Students who study English at Saint Louis University explore British, American and World literary traditions. You will hone your ability to make arguments and analyze complex problems, as well as learn to communicate in both print and digital formats.


Major in English

Saint Louis University's English curriculum is student-centered, with small classes to emphasize discussion. This gives you the opportunity to work closely with faculty members on independent research topics. You’ll also have the option of choosing a concentration, such as creative writing, rhetoric, writing and technology, or a research-intensive English program that serves as our honors concentration within the major.

In addition to core classes that will introduce you to major literary periods and authors, SLU's English program offers advanced students specialized courses, such as "Renaissance Drama," "Writing about Ecology and Nature" and "Public Rhetoric."  
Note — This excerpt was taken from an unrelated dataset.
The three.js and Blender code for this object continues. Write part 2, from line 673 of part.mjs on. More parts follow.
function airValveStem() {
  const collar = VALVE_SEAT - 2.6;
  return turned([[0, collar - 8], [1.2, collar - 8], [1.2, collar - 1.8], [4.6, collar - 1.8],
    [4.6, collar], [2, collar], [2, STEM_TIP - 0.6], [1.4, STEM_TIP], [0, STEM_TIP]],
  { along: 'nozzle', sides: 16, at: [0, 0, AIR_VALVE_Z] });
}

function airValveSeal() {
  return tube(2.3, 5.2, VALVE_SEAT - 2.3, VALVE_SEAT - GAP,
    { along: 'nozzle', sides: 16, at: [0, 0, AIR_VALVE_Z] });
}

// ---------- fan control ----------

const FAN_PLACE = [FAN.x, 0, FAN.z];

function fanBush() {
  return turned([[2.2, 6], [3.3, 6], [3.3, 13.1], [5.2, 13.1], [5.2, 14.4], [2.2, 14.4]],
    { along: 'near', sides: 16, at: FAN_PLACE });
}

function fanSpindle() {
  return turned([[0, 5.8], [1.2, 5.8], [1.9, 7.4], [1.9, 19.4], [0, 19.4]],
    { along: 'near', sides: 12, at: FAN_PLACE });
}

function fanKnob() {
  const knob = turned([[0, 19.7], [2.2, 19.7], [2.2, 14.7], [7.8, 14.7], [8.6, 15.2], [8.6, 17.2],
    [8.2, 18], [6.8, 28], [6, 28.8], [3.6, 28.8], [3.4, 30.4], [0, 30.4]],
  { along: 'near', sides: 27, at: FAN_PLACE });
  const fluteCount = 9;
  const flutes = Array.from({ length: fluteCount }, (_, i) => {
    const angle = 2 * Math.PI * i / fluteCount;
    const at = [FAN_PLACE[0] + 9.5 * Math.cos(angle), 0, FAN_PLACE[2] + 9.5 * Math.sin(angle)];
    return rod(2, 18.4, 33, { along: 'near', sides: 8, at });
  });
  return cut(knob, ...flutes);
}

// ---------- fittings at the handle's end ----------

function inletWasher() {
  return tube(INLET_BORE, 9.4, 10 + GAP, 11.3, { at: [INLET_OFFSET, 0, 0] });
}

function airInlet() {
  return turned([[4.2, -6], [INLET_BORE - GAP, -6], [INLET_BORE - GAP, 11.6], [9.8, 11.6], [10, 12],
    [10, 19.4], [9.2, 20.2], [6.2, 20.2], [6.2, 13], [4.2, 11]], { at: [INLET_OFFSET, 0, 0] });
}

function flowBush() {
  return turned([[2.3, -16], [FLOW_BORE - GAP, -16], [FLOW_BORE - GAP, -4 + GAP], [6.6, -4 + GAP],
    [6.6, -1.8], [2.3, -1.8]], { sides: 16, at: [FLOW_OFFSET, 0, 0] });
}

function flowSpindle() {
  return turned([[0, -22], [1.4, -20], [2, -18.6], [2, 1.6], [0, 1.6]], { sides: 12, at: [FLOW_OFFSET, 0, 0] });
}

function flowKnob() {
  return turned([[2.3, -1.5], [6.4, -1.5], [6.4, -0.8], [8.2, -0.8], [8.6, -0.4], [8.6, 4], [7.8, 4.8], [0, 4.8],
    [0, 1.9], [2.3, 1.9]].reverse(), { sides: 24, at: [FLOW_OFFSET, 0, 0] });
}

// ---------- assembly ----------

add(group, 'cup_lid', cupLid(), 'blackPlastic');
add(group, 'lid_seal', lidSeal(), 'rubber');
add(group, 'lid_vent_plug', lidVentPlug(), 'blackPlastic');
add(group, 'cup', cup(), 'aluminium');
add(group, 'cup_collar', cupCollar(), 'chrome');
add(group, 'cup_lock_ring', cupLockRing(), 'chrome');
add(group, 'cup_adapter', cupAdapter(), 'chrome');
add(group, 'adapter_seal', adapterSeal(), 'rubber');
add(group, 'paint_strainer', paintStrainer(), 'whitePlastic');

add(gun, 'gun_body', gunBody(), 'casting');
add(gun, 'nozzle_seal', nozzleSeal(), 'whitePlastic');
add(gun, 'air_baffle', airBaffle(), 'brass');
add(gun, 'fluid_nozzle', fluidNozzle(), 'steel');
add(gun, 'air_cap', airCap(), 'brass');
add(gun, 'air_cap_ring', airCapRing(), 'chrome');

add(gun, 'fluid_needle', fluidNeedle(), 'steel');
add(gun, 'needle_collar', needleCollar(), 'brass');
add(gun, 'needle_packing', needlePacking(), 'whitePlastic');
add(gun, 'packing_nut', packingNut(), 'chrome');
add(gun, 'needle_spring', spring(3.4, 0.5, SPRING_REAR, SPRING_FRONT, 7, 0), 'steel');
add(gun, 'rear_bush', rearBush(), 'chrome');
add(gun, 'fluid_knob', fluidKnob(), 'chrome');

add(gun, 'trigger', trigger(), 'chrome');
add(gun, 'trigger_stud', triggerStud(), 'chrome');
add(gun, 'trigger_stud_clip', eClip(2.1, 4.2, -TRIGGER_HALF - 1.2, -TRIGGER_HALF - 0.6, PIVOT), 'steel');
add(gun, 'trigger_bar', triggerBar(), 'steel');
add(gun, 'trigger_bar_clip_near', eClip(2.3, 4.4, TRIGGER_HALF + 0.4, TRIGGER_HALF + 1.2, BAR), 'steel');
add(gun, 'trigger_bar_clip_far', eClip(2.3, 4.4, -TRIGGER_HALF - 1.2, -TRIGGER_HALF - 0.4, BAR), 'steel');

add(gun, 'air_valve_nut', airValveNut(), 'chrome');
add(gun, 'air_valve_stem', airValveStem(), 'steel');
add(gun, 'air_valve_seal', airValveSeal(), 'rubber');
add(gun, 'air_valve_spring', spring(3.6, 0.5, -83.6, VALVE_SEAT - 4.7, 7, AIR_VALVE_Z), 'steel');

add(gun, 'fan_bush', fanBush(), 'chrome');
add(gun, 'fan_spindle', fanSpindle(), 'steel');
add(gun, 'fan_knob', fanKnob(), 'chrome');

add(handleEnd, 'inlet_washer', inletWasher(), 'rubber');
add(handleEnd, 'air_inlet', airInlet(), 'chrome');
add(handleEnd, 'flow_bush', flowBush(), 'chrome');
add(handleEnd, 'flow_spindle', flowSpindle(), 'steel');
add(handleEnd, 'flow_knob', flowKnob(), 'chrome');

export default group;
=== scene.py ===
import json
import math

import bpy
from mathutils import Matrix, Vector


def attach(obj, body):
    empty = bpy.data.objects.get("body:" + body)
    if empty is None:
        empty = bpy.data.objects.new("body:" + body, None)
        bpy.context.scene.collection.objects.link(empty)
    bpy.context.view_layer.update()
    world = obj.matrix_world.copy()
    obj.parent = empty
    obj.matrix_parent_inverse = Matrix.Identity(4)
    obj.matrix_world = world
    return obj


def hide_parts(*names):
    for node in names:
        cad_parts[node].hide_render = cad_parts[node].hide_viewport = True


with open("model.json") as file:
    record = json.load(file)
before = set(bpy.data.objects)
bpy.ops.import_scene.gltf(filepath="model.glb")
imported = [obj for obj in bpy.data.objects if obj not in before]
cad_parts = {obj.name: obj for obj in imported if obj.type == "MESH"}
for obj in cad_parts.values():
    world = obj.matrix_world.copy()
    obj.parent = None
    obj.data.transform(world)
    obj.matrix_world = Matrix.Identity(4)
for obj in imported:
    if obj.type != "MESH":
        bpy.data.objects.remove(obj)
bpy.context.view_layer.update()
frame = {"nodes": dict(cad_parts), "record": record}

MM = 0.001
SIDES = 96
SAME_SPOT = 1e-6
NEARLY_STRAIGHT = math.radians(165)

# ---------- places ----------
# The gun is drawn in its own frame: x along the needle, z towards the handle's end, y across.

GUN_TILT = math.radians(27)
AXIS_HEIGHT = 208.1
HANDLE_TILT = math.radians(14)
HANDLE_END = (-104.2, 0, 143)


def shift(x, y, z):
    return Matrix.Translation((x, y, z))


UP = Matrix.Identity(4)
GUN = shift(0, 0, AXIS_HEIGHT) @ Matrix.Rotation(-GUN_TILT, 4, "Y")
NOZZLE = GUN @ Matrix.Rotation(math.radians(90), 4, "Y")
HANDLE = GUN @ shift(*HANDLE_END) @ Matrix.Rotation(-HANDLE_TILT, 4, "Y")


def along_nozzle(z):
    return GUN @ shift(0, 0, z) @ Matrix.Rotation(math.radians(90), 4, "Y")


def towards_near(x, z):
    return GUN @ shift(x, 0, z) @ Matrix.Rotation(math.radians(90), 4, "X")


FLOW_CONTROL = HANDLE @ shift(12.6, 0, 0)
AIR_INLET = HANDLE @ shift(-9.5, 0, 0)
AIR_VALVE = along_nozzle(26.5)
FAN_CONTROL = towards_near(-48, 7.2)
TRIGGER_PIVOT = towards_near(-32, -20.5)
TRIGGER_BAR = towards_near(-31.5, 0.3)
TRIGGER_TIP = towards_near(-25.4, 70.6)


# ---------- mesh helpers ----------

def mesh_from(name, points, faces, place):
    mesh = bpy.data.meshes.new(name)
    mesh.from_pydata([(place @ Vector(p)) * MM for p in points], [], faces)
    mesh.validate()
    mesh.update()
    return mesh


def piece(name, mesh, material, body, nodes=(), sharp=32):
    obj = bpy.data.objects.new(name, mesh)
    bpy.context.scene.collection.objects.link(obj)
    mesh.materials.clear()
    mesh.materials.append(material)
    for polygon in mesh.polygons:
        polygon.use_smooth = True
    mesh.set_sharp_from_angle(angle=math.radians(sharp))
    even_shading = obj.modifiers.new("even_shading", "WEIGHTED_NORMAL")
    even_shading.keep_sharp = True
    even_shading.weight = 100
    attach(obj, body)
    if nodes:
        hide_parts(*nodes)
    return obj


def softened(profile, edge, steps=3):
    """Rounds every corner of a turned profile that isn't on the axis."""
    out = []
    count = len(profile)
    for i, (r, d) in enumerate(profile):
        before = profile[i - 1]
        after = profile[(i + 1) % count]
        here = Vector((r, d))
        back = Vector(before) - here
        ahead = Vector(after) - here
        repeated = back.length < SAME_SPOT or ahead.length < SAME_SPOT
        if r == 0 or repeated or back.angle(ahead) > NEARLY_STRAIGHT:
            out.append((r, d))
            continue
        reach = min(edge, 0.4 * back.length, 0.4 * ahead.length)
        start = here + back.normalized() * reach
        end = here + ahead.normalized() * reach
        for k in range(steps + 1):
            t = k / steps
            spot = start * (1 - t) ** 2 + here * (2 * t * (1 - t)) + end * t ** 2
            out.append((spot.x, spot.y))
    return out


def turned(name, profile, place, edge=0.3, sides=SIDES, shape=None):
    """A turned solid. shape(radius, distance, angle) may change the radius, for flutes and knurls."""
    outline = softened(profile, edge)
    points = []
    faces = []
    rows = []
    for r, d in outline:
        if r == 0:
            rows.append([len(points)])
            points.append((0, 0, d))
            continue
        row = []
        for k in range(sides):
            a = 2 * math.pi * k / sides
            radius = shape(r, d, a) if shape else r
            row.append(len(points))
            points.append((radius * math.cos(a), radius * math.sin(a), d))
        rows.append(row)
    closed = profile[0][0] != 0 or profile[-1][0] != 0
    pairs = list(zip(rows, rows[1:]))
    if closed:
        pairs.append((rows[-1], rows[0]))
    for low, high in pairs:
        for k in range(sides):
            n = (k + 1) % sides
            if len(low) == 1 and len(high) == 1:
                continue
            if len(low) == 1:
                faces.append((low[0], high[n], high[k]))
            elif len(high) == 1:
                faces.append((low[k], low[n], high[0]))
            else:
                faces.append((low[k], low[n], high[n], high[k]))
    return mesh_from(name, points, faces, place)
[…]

Students earning a B.A. in English at SLU must complete 36 credit hours in a range of introductory, intermediate and advanced-level courses that stress specific areas of knowledge of English.

After taking one 2000-level literary studies course, students select five courses at the 3000-level, completing one from each of our four areas of critical emphasis. They also select one additional course in their area of choice:

  • Form and genre
  • History and context
  • Culture and critique
  • Rhetoric and argument

Students then select five 4000-level advanced courses and complete the major with a senior capstone seminar. Six of the 36 credit hours required for the major also count as core requirements for the College of Arts and Sciences.
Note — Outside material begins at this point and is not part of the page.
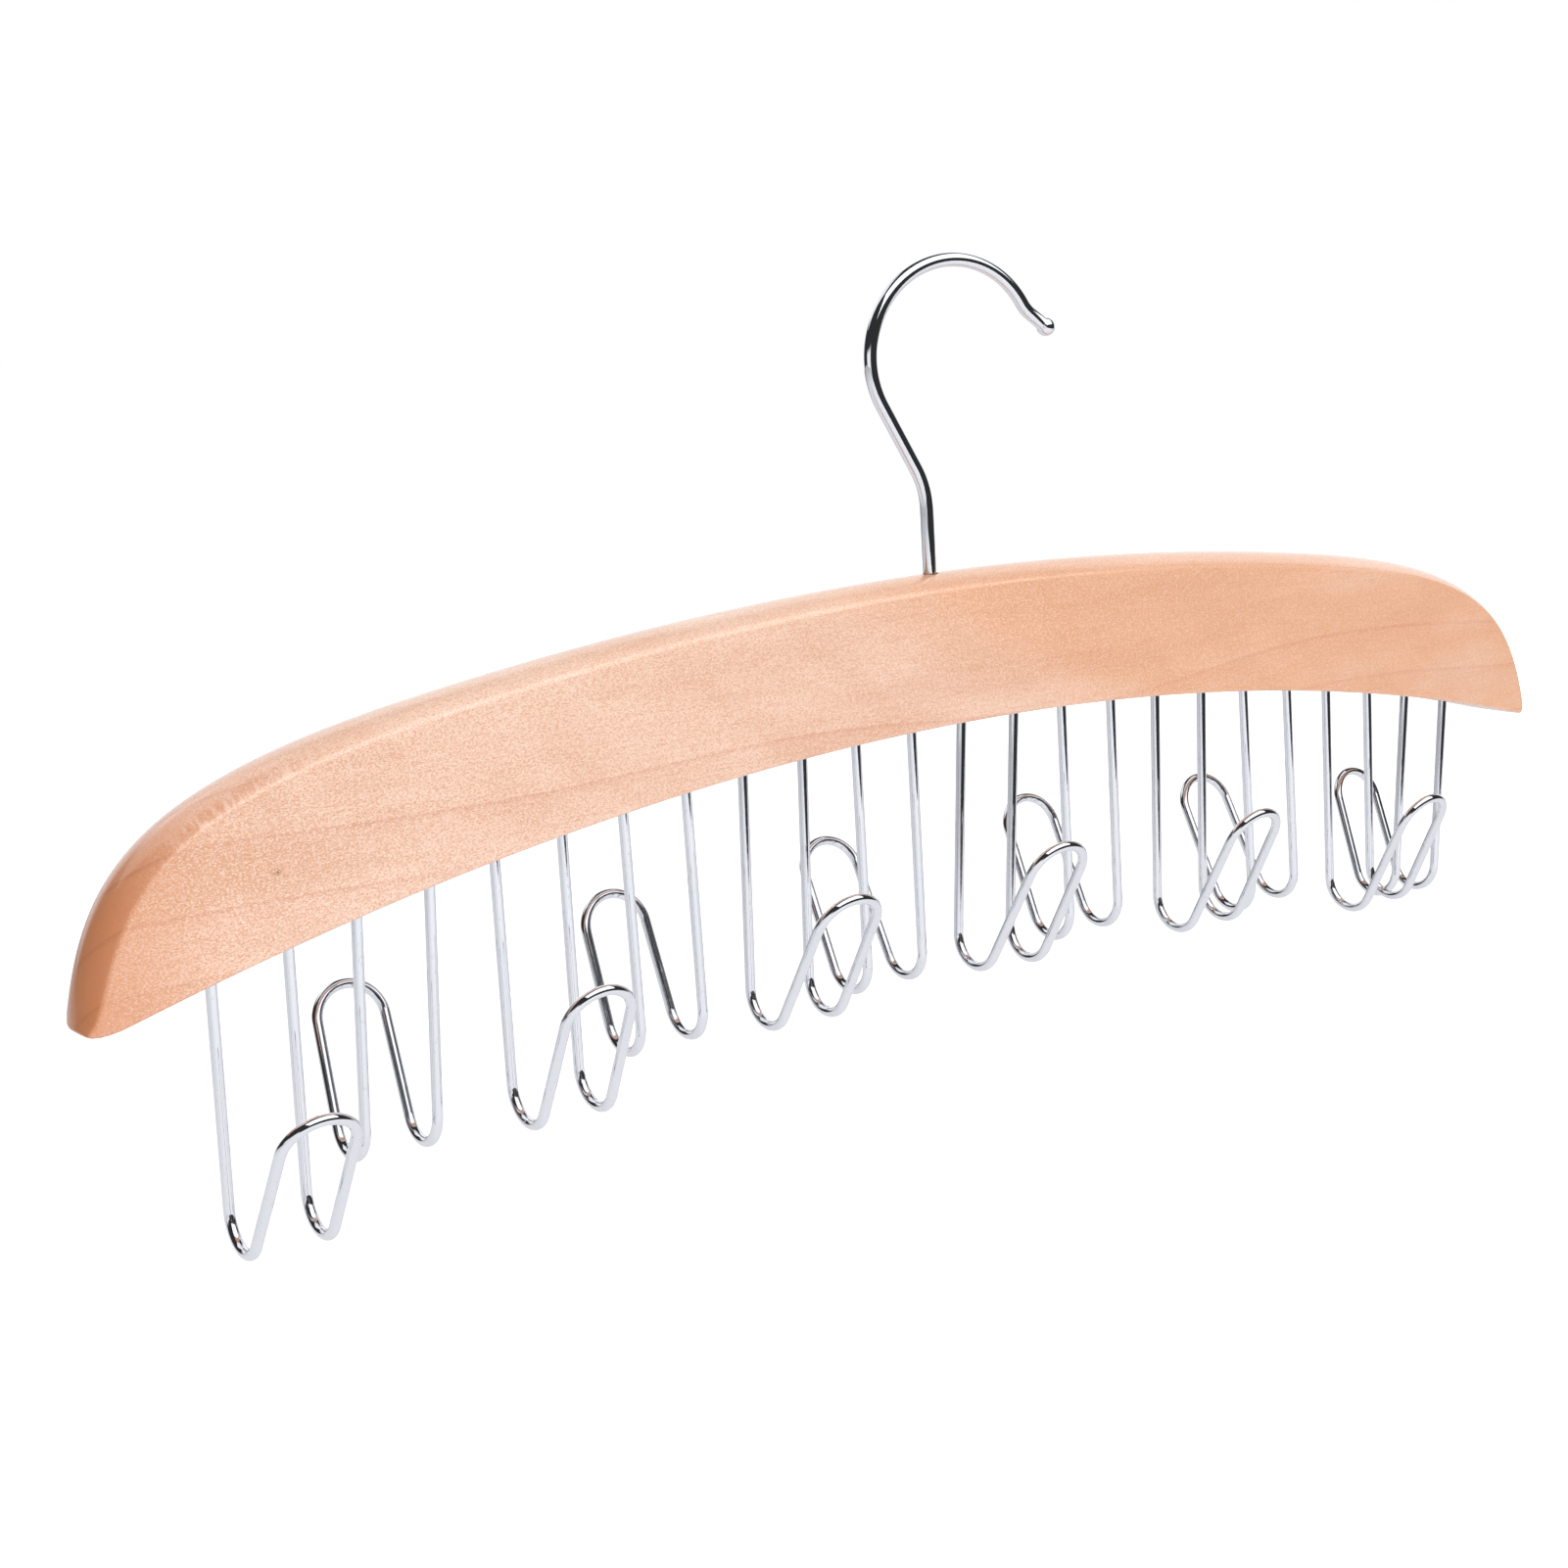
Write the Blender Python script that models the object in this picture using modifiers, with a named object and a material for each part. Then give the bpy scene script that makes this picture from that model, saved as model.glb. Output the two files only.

All courses ask students to write a significant amount of formal and informal critical analysis. Along with courses in literature — in which writing plays a principal role — you may also take courses in various genres of creative writing or business and professional writing.

Curriculum
  • ENGL 1900: Advanced Strategies of Rhetoric and Research
  • ENGL 2250: Gender, Identity and Literature
  • ENGL 2350: Faith, Doubt and Literature
  • ENGL 2750: Film, Culture and Literature
  • ENGL 3470: Introduction to Shakespeare
  • ENGL 3540: Literature of the African Diaspora
Internships and Careers

An internship program supports upper-level English majors who wish to supplement their academic course of study with an educational work experience.

A degree in English from SLU guarantees a solid foundation for any profession that requires excellent analytical and communication skills. Graduates from SLU's English program are employed in business, education, government and nonprofit agencies. Some students choose to pursue service upon graduation through organizations such as Teach for America, AmeriCorps, the Jesuit Volunteer Corps or the Peace Corps.

Many graduates from this program also have chosen to attend law school, medical school or enroll in MBA programs. Others pursue careers  in the media or publishing.

Faculty

Members of SLU’s English faculty have completed their training and degrees at distinguished research institutions both nationally and abroad. They engage in and advance areas of inquiry that characterize the discipline of English today.

Minor in English

SLU students can earn minors in English or creative writing. SLU’s minor in English requires 18 credit hours, including core courses. The creative writing minor requires 15 credit hours of coursework consisting of nine credit hours in creative writing and six credit hours in literature.

SLU’s English department also partners with the Department of Communication to offer a certificate in creative and professional writing.


On-Campus Resources

Opportunities for Publication

English majors at SLU can participate in our student-edited online literary magazine, the Kiln Project, which publishes fiction, nonfiction, poetry, visual art and podcasts. SLU’s English department also publishes a journal of undergraduate scholarly research, VIA, which features original, critical research projects by students.